Given entries:
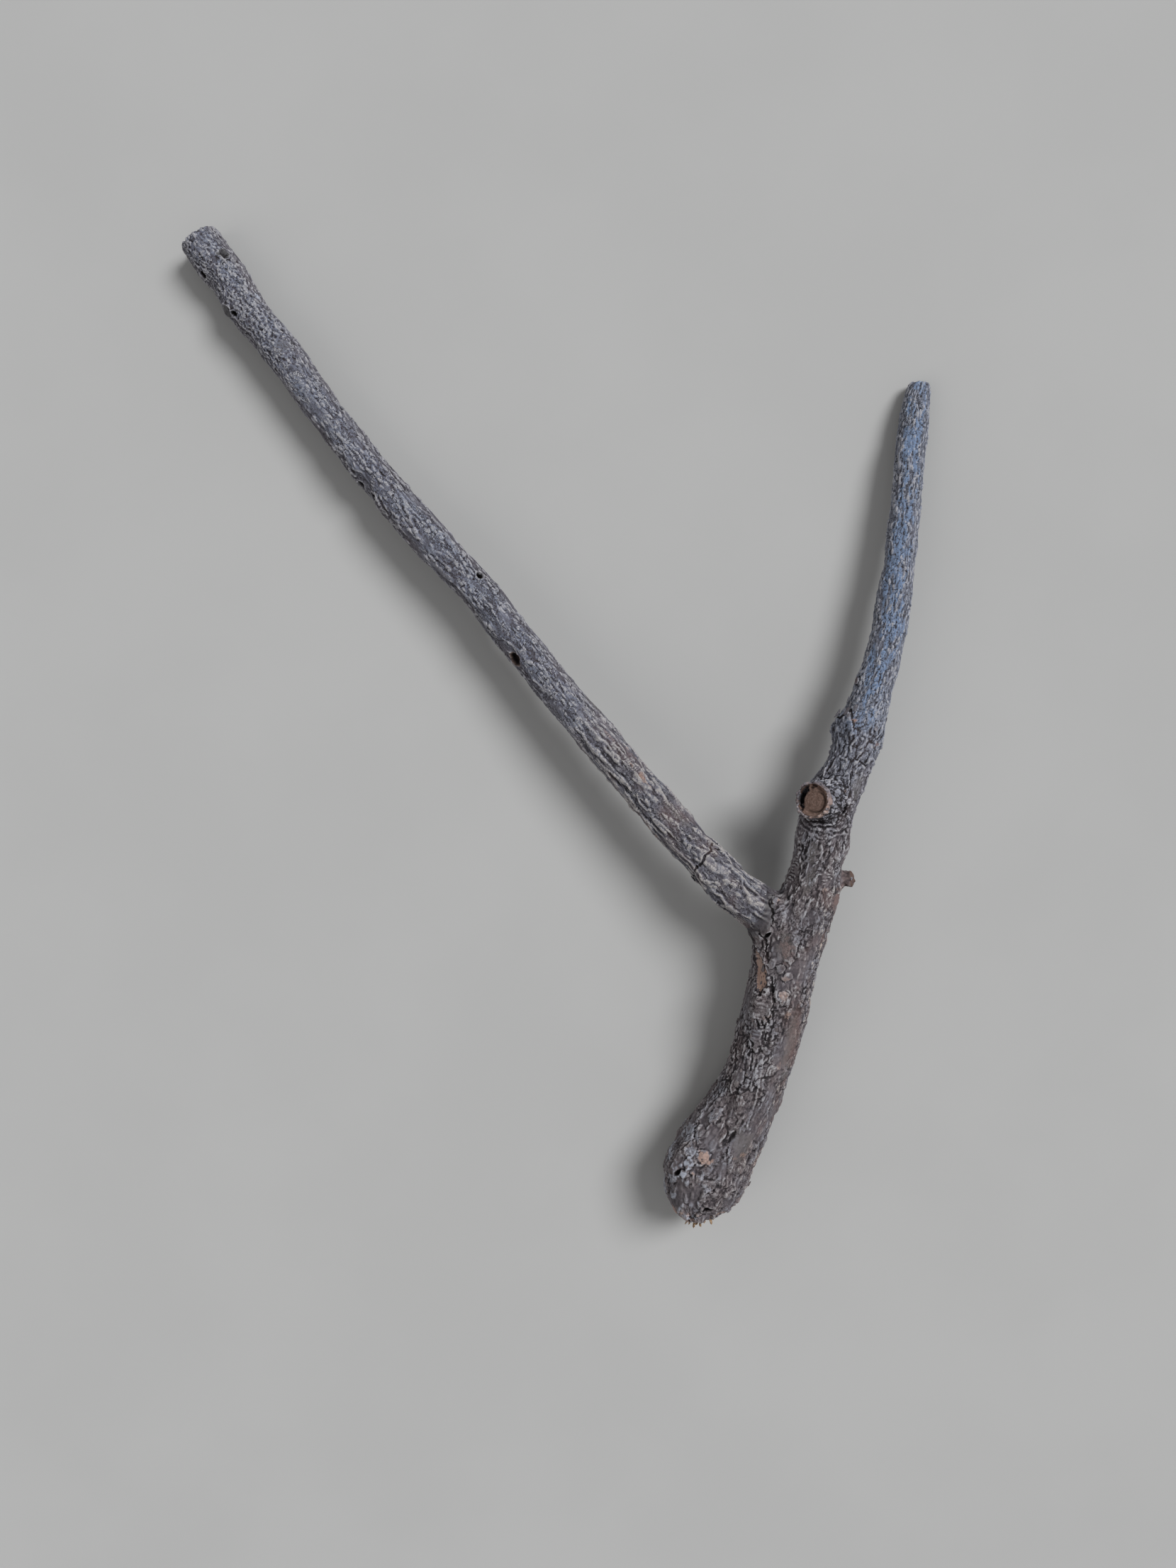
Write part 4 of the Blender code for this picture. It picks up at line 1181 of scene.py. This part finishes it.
camera = {"at": (0.00434, 0.05746, 0.74536), "looksAt": (0.0163, -0.0254, 0.0), "rollDegrees": 0.1,
          "lens": 27.03}
floor = {"size": 14.0, "below": 0.05, "colour": (0.415, 0.413, 0.403), "darker": 0.97}
lamps = [
    {"name": "key", "from": (1.45, 1.15, 1.95), "softDegrees": 28, "power": 3.0, "colour": (0.97, 0.98, 1.0)},
    {"name": "fill", "from": (-1.7, -0.8, 1.6), "softDegrees": 45, "power": 0.45, "colour": (1.0, 0.97, 0.94)},
]
sky = {"colour": (0.88, 0.89, 0.92), "strength": 0.34}


def setCamera():
    made = bpy.data.cameras.new("camera")
    made.lens = camera["lens"]
    made.sensor_width = 36.0
    made.clip_start = 0.01
    holder = bpy.data.objects.new("camera", made)
    bpy.context.scene.collection.objects.link(holder)
    ahead = (Vector(camera["looksAt"]) - Vector(camera["at"])).normalized()
    right = ahead.cross(Vector((0, 1, 0))).normalized()
    turn = Matrix((right, right.cross(ahead), -ahead)).transposed().to_4x4()
    roll = Matrix.Rotation(math.radians(camera["rollDegrees"]), 4, "Z")
    holder.matrix_world = Matrix.Translation(camera["at"]) @ turn @ roll
    bpy.context.scene.camera = holder


def setFloor():
    half = floor["size"] / 2
    corners = [(-half, -half, 0), (half, -half, 0), (half, half, 0), (-half, half, 0)]
    mesh = bpy.data.meshes.new("floor")
    mesh.from_pydata(corners, [], [(0, 1, 2, 3)])
    made = bpy.data.objects.new("floor", mesh)
    made.location.z = -floor["below"] * mm
    bpy.context.scene.collection.objects.link(made)
    material, tree, surface = newFinish("pale_floor")
    place = addNode(tree, "ShaderNodeTexCoord").outputs["Object"]
    mottle = noiseOf(tree, place, (6, 6, 6), 4, 0.5)
    darker = tuple(c * floor["darker"] for c in floor["colour"])
    tree.links.new(mixed(tree, ranged(tree, mottle, 0.35, 0.65), darker, floor["colour"]),
                   surface.inputs["Base Color"])
    surface.inputs["Roughness"].default_value = 0.9
    mesh.materials.append(material)


def setLight():
    for lamp in lamps:
        made = bpy.data.lights.new(lamp["name"], "SUN")
        made.angle = math.radians(lamp["softDegrees"])
        made.energy = lamp["power"]
        made.color = lamp["colour"]
        holder = bpy.data.objects.new(lamp["name"], made)
        holder.location = lamp["from"]
        holder.rotation_euler = (-Vector(lamp["from"])).to_track_quat("-Z", "Y").to_euler()
        bpy.context.scene.collection.objects.link(holder)
    world = bpy.data.worlds.new("plain_sky")
    world.use_nodes = True
    light = world.node_tree.nodes["Background"]
    light.inputs["Color"].default_value = (*sky["colour"], 1.0)
    light.inputs["Strength"].default_value = sky["strength"]
    bpy.context.scene.world = world
    bpy.context.scene.view_settings.view_transform = "Standard"


setCamera()
setFloor()
setLight()
print("camera, floor and light set")
makeBranch()
print("branch made")
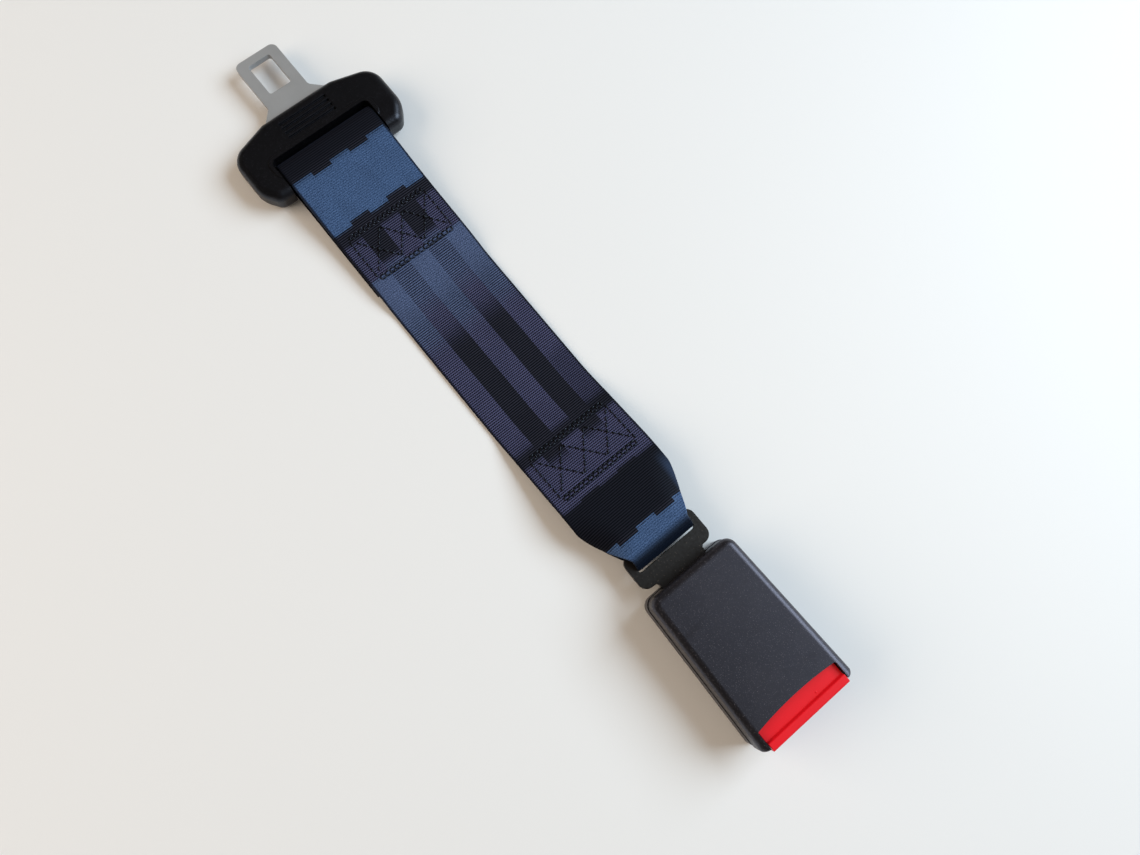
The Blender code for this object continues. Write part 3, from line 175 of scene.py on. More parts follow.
def make_studio():
    scene = bpy.context.scene
    scene.view_settings.view_transform = "Standard"
    world = bpy.data.worlds.new("studio")
    world.use_nodes = True
    background = world.node_tree.nodes["Background"]
    background.inputs["Color"].default_value = (1.0, 0.82, 0.63, 1.0)
    background.inputs["Strength"].default_value = 0.10
    scene.world = world
    make_area_light("window", (0.45, 1.32, 1.15), (1.4, 1.1), 38.5, (0.81, 0.93, 1.0), True)
    make_area_light("left_wall", (-0.75, -1.15, 0.75), (1.6, 1.0), 18.0, (1.0, 0.81, 0.62), False)
    make_area_light("right_wall", (1.45, -0.30, 0.70), (1.2, 1.0), 2.5, (1.0, 0.86, 0.72), False)
    make_area_light("ceiling", (0.0, -0.3, 1.6), (2.0, 2.0), 3.4, (1.0, 0.84, 0.66), False)

    mesh = bpy.data.meshes.new("floor")
    bm = bmesh.new()
    bmesh.ops.create_grid(bm, x_segments=1, y_segments=1, size=3.0)
    bm.to_mesh(mesh)
    bm.free()
    floor = bpy.data.objects.new("floor", mesh)
    bpy.context.scene.collection.objects.link(floor)
    floor.location = (0, 0, -0.0002)
    mesh.materials.append(floor_material())


# Shader nodes

class Nodes:
    """Builds one material's node tree. A value is a number, or the output socket of a node."""

    def __init__(self, name):
        self.material = bpy.data.materials.new(name)
        self.material.use_nodes = True
        self.tree = self.material.node_tree
        self.shader = self.tree.nodes["Principled BSDF"]

    def feed(self, socket, value):
        if isinstance(value, bpy.types.NodeSocket):
            self.tree.links.new(value, socket)
        else:
            socket.default_value = value

    def node(self, kind, **settings):
        node = self.tree.nodes.new(kind)
        for key, value in settings.items():
            setattr(node, key, value)
        return node

    def math(self, operation, a, b=0.0, c=0.0):
        node = self.node("ShaderNodeMath", operation=operation)
        for socket, value in zip(node.inputs, (a, b, c)):
            self.feed(socket, value)
        return node.outputs[0]

    def times(self, a, b):
        return self.math("MULTIPLY", a, b)

    def attribute(self, name):
        return self.node("ShaderNodeAttribute", attribute_name=name).outputs["Fac"]

    def place(self, scale=(1, 1, 1)):
        """Object coordinates, which are metres in the CAD frame, with a scale for each axis."""
        where = self.node("ShaderNodeTexCoord").outputs["Object"]
        mapping = self.node("ShaderNodeMapping")
        mapping.inputs["Scale"].default_value = scale
        self.tree.links.new(where, mapping.inputs["Vector"])
        return mapping.outputs[0]

    def vector(self, x, y, z=0.0):
        node = self.node("ShaderNodeCombineXYZ")
        for socket, value in zip(node.inputs, (x, y, z)):
            self.feed(socket, value)
        return node.outputs[0]

    def noise(self, where, scale, detail=2.0, roughness=0.5):
        node = self.node("ShaderNodeTexNoise")
        self.tree.links.new(where, node.inputs["Vector"])
        node.inputs["Scale"].default_value = scale
        node.inputs["Detail"].default_value = detail
        node.inputs["Roughness"].default_value = roughness
        return node.outputs["Fac"]

    def span(self, value, low, high, to_low=0.0, to_high=1.0):
        """The value moved from one span to another, and held at its ends."""
        node = self.node("ShaderNodeMapRange", clamp=True, interpolation_type="SMOOTHSTEP")
        for socket, number in zip(node.inputs, (value, low, high, to_low, to_high)):
            self.feed(socket, number)
        return node.outputs[0]

    def ramp(self, value, stops):
        node = self.node("ShaderNodeValToRGB")
        elements = node.color_ramp.elements
        while len(elements) < len(stops):
            elements.new(1.0)
        for element, (position, colour) in zip(elements, stops):
            element.position = position
            element.color = (*colour, 1.0)
        self.feed(node.inputs[0], value)
        return node.outputs[0]

    def mix(self, share, a, b):
        node = self.node("ShaderNodeMix", data_type="RGBA")
        self.feed(node.inputs["Factor"], share)
        for socket, value in ((node.inputs[6], a), (node.inputs[7], b)):
            if isinstance(value, tuple):
                socket.default_value = (*value, 1.0)
            else:
                self.tree.links.new(value, socket)
        return node.outputs[2]

    def bump(self, height, distance, strength=1.0):
        node = self.node("ShaderNodeBump")
        node.inputs["Strength"].default_value = strength
        node.inputs["Distance"].default_value = distance
        self.tree.links.new(height, node.inputs["Height"])
        self.tree.links.new(node.outputs[0], self.shader.inputs["Normal"])

    def set(self, **values):
        for key, value in values.items():
            socket = self.shader.inputs[key.replace("_", " ")]
            if isinstance(value, tuple):
                value = (*value, 1.0)
            self.feed(socket, value)
        return self.material


def floor_material():
    n = Nodes("floor")
    tone = n.noise(n.place(), 2.0)
    n.set(Base_Color=n.mix(tone, (0.785, 0.803, 0.835), (0.810, 0.825, 0.855)), Roughness=0.55)
    return n.material


PLASTIC_GRAIN = 0.00030


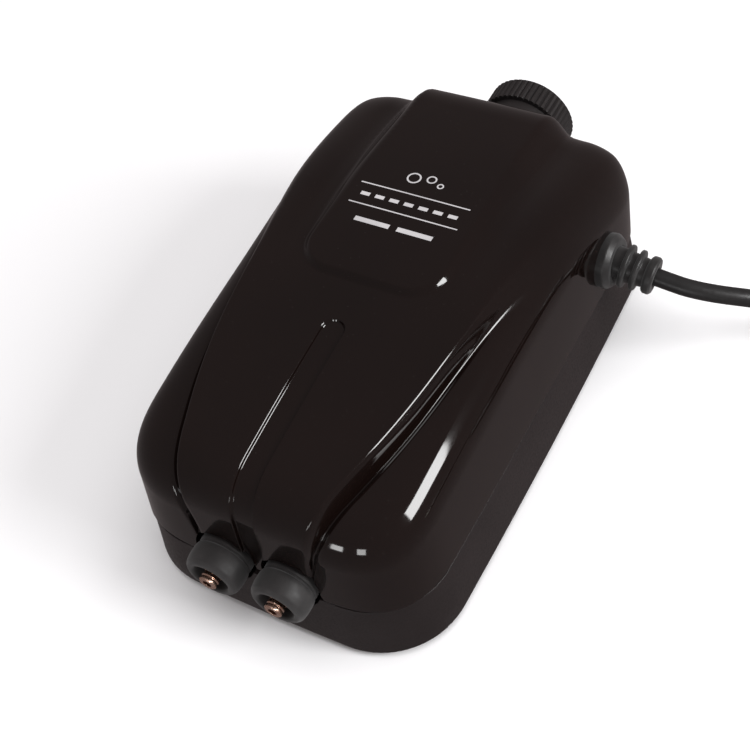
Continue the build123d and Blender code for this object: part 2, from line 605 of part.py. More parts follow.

Work to be completed: Reproduce exactly the lines from the beginning of the entries above up to and including the line that contains "bpy.context.scene.camera = holder".

Solution to this exercise:
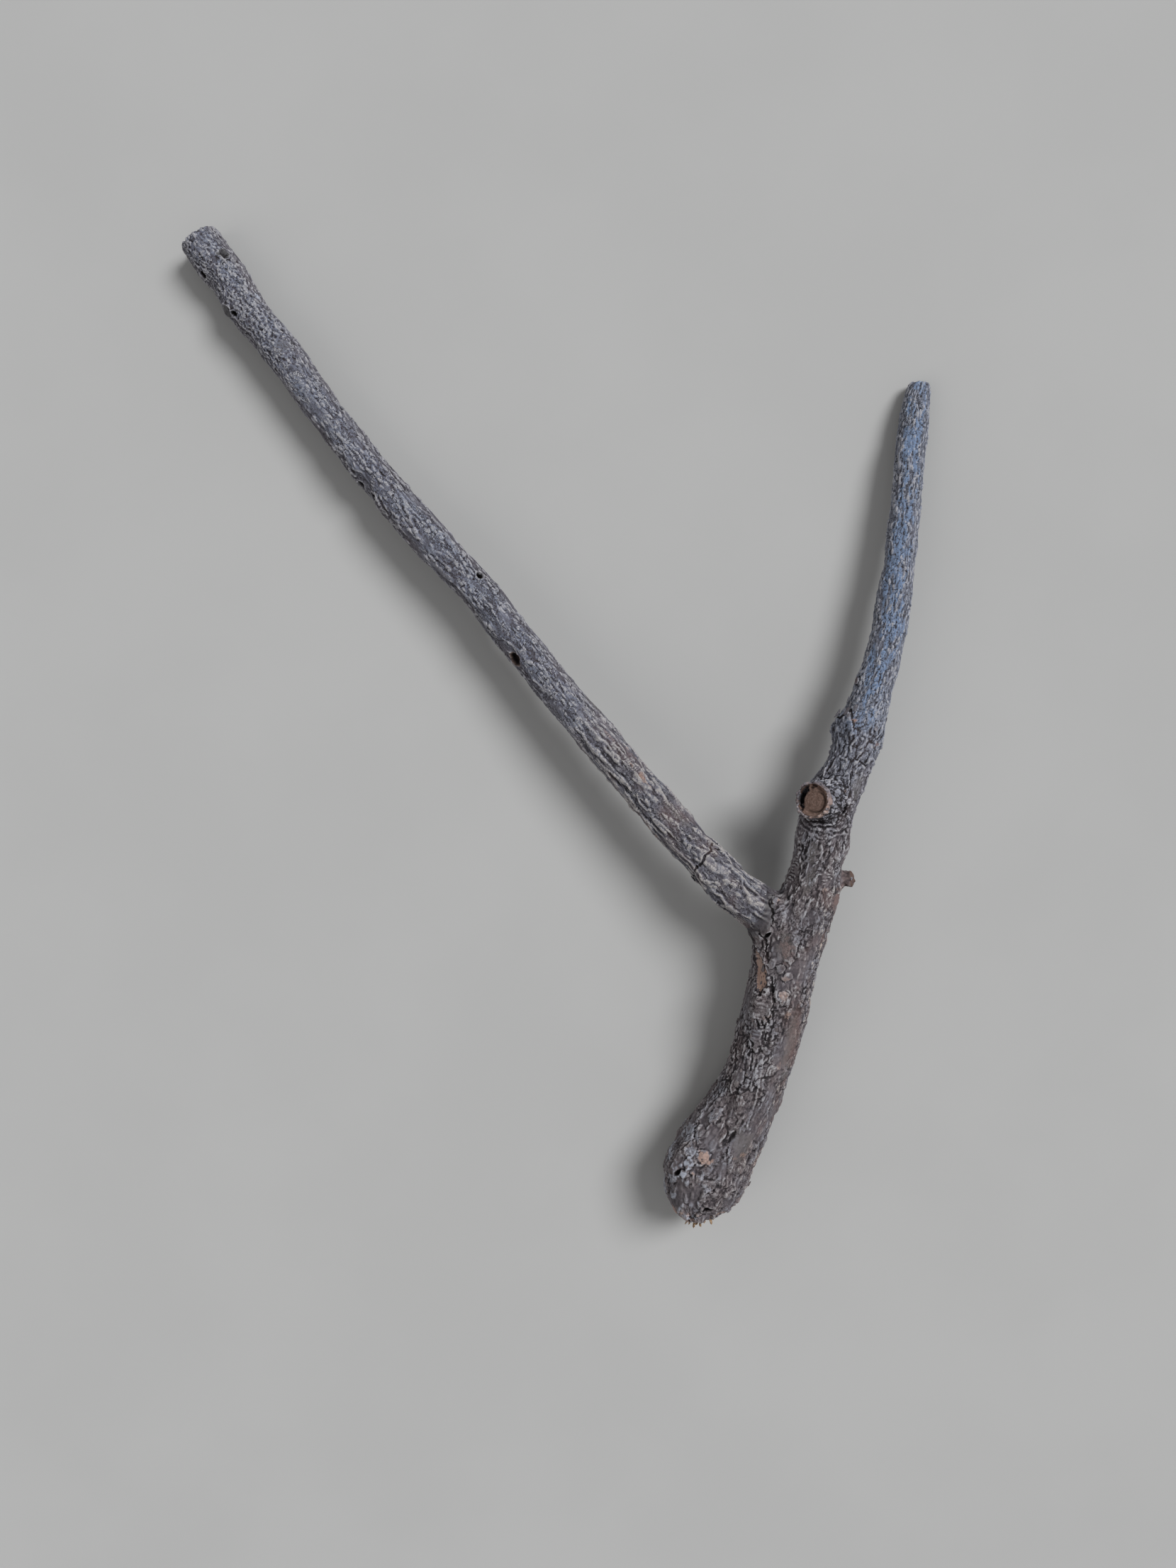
Write part 4 of the Blender code for this picture. It picks up at line 1181 of scene.py. This part finishes it.
camera = {"at": (0.00434, 0.05746, 0.74536), "looksAt": (0.0163, -0.0254, 0.0), "rollDegrees": 0.1,
          "lens": 27.03}
floor = {"size": 14.0, "below": 0.05, "colour": (0.415, 0.413, 0.403), "darker": 0.97}
lamps = [
    {"name": "key", "from": (1.45, 1.15, 1.95), "softDegrees": 28, "power": 3.0, "colour": (0.97, 0.98, 1.0)},
    {"name": "fill", "from": (-1.7, -0.8, 1.6), "softDegrees": 45, "power": 0.45, "colour": (1.0, 0.97, 0.94)},
]
sky = {"colour": (0.88, 0.89, 0.92), "strength": 0.34}


def setCamera():
    made = bpy.data.cameras.new("camera")
    made.lens = camera["lens"]
    made.sensor_width = 36.0
    made.clip_start = 0.01
    holder = bpy.data.objects.new("camera", made)
    bpy.context.scene.collection.objects.link(holder)
    ahead = (Vector(camera["looksAt"]) - Vector(camera["at"])).normalized()
    right = ahead.cross(Vector((0, 1, 0))).normalized()
    turn = Matrix((right, right.cross(ahead), -ahead)).transposed().to_4x4()
    roll = Matrix.Rotation(math.radians(camera["rollDegrees"]), 4, "Z")
    holder.matrix_world = Matrix.Translation(camera["at"]) @ turn @ roll
    bpy.context.scene.camera = holder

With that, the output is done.